14. Transaction batch finalization

The batch finalization path does two size checks:

1. Sum of transaction serialized sizes.

2. Actual serialized bytes that will be stored/transmitted.

The second check matters. Logical size estimates can be wrong if serialization overhead or optional fields grow. The implementation verifies the actual postcard-serialized batch bytes before finalization.

The finalization path:

validate MAX_BLOCK_SIZE conversion

reject if total_size() > MAX_BLOCK_SIZE

serialize actual batch for storage

reject if actual serialized batch bytes > MAX_BLOCK_SIZE

sign batch with ML-DSA-65 guardian signature

compute 64-byte Merkle root

construct BlockMetadata

This prevents an attacker or bug from slipping oversized serialized data through a logical-size-only check.

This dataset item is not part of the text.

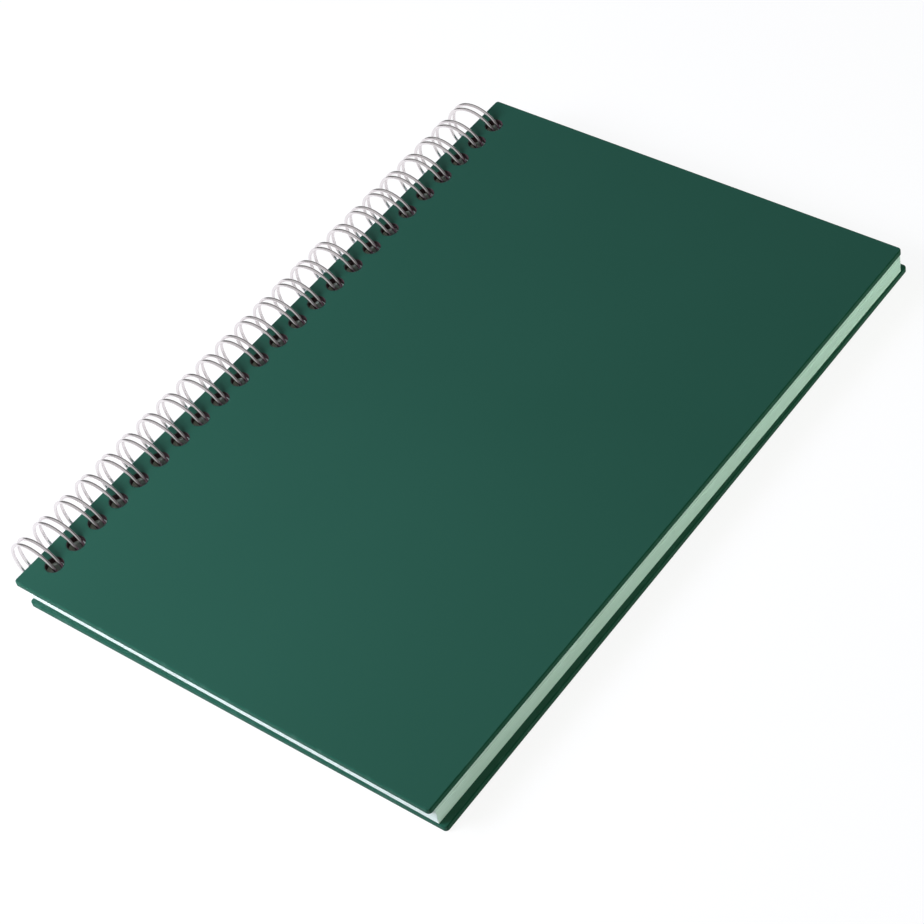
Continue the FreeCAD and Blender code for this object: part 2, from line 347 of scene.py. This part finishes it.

15. Block serialization and padding safety

The block storage path also checks actual serialized bytes:

serialize block with postcard

reject if serialized block bytes > MAX_BLOCK_SIZE

On deserialization, the code:

validates storage length first

tries strict postcard decode

falls back to padded postcard decode only if needed

rejects non-zero trailing bytes

normalizes and validates after decode

can return both actual_size_bytes and stored_size_bytes

rejects actual_size_bytes == 0

The reason this exists is that long-running chain software eventually encounters old data layouts, padded records, migrations, or corrupted bytes. The node should distinguish:

actual serialized payload size

stored RocksDB byte length

trailing padding

non-zero trailing corruption

16. ML-KEM-768 P2P handshake

For P2P session establishment, I implemented an ML-KEM-768 handshake using fips203::ml_kem_768.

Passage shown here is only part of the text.